I don't know if I would believe it. Sounds like a sales lie. I stayed at a resort in the Caribbean 4 years ago and the sales rep was telling people there will be no way to trade back into resort unless they purchase some points. I see that resort in Interval all the time.


----------



## PigsDad (Sep 19, 2014)

I agree with Weimaraner.  That is one of the most common lie tactic that the sales weasels use in almost every timeshare sales office.  Don't believe a word of it!

Kurt


----------



## hajjah (Sep 19, 2014)

What it tells me is that each house owner would be forced to join the Exploria Club.  I didn't believe a word of it.  When the Desert Club at Summer Bay Las Vegas was sold out to Holiday Group Club, owners were given the option to buy into their new club.  I did not become a member.  I exchange my points with RCI every year.  Go figure.


----------



## tschwa2 (Sep 19, 2014)

I can believe that they will only be selling the Reserves at SB (new sales)as part of their club and they will do their darnedest to get owners at the Houses to join but I don't think they are going to let that happen for less than a few thousand so their will be weeks and points owners depositing in rci.  They can also hold back the how and developer  owned units so their might be a drop but their will still be deposits.


----------



## Miss Marty (Sep 20, 2014)

*Villas at Summer Bay Resort*

As of September 20, 2014 

(RCI # 5995)
Villas at Summer Bay Resort 
Clermont,  Florida 34714,  USA   

There are 18 available unit with Check-In Date 
that range from 28-Sep-2014 - 29-Mar-2015  

Exchange Trading Power Range from 7 - 29 tpu`s

According to an article I read, Villas at Summer Bay
Building 200 is scheduled for total renovation.


----------



## Miss Marty (Sep 20, 2014)

*Summer Bay Resort Condos*

As of September 20, 2014 

(RCI # 3175)
Summer Bay Resort 
Clermont,  FL  34714   

There are 58 available units with Check-In Date 
that range from 26-Sept-2014 - 20-Dec-2015    

Exchange Trading Power Range from 7 - 43 tpu`s

According to an article I read, Summer Bay
Building 400 is scheduled for total renovation.

*Buildings 500 and 501*
are currently being redone.


----------



## Miss Marty (Sep 20, 2014)

*Summer Bay - Building 601 - Registry Collection*

Be on the lookout for these luxury 
condos coming to RCI in 2015

The Top two floors of Building 601
will be in RCI`s Registry Collection


----------



## Miss Marty (Sep 20, 2014)

*The Houses at Summer Bay Resort*

As of September 20, 2014 

(#6884) 
The Houses at Summer Bay Resort
are still listed in the RCI directory

Nothing available using tpu`s

RCI Points range from  
90,500  -120,500 -150,500


----------



## theo (Sep 20, 2014)

hajjah said:


> ... we were told that by the end of this month, the Summer Bay Houses and the new Reserve Houses will no longer be exchanging through RCI.  According to both sales reps...
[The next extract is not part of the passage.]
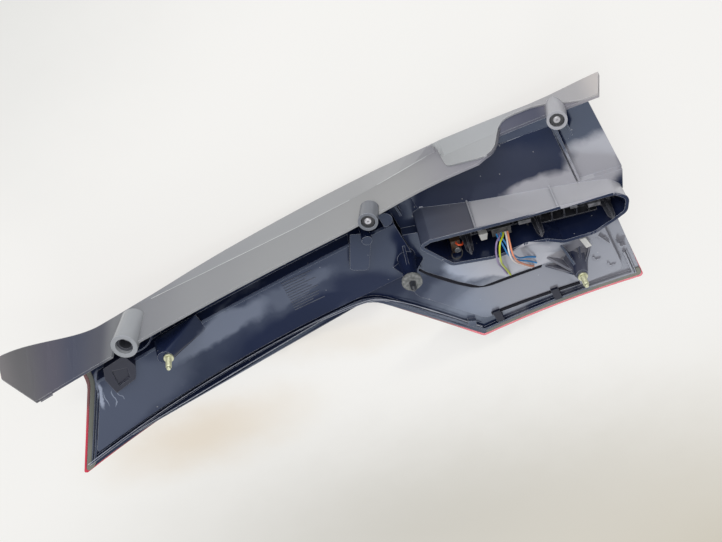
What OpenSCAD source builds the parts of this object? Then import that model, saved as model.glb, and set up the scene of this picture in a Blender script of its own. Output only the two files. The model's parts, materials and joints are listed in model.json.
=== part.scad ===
/* [Body outline] */
// Length of the lamp from the centre pin to the tip of the narrow end
arm_len = 396; // [360:1:430]
// Length of the lamp from the centre pin to the right side of the wide end
wide_len = 234; // [230:1:250]
// Length from the centre pin to the right side of the wide end's foot
foot_len = 209; // [206:1:222]
// Distance of the side wall's outer face from the centre pin
side_off = 82; // [80:0.5:90]
// Distance of the foot's lower edge from the centre pin
foot_off = 155.5; // [152:0.5:166]
// Distance of the arm's lower edge from the centre pin at its root
root_off = 42; // [38:1:48]
// Distance of the arm's lower edge from the centre pin at its tip
tip_off = 17; // [12:1:22]
// Radius of the inner corner between the arm and the foot
root_fillet = 34; // [20:1:45]
// Radius of the long curve that the whole lamp follows
belly_r = 900; // [860:5:1100]
// Depth of the rim below the washer of the centre pin
rim_depth = 60; // [56:0.5:66]

/* [Housing] */
// Thickness of the housing's floor
floor_t = 3; // [2:0.1:4]
// Height of the raised back of the arm above the rim
arm_rise = 20; // [12:0.5:24]
// Height of the raised deck around the collar above the rim
deck_rise = 15; // [13:0.5:20]
// Height of the lower plate above the rim
plate_rise = 9; // [6:0.5:12]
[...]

As already observed by others above, the sales weasels with moving lips were likely either lying or mistaken --- and I'd be inclined to bet on the former.


----------



## dougp26364 (Sep 20, 2014)

I can only tell you what I have seen over the last few years and how it's affected us, but this is a general statement about timeshare exchanging and not directly to this issue with SB.

What I started seeing years ago was more internal exchange systems that kept better control over those units managed by specific management companies (Hilton, Sunterra/Diamond Resorts, Wyndham, Bluegreen, Marriott, Westin, Festiva et....). The goal seemed to be to encourage ownership in those groups and limit the availability to exchange in. 

Over time I'm begining to see fewer exchange opportunities into resorts that were once very easy to obtain. In the past Westgate was a very easy exchange. Today I did a search for Westgate Branson resorts for Sept. of 2015 and came up empty. This is the first time this has happened since Westgate assumed management of the Grand Vista Resorts in Branson. In fact we just returned from a stay at Westgate Branson Lakes that was booked 13 or 14 months in advance. 

Bluegreen's Falls Village in Branson would be another example. Exchanging into Falls Village in Branson use to be a VERY easy exchange. These last few years I've seen almost no availability for that particular resort. It's not a resort we have particluar interest in but, because the Branson area is a drive to destination for us, it's something I've noticed. 

I'm not saying that exchanges will not be possible but, I'm seeing resort management companies hold onto inventory longer and, it appears they're using bulk deposits of shoulder season and off season weeks while holding higher season weeks for reservations of their points club members. 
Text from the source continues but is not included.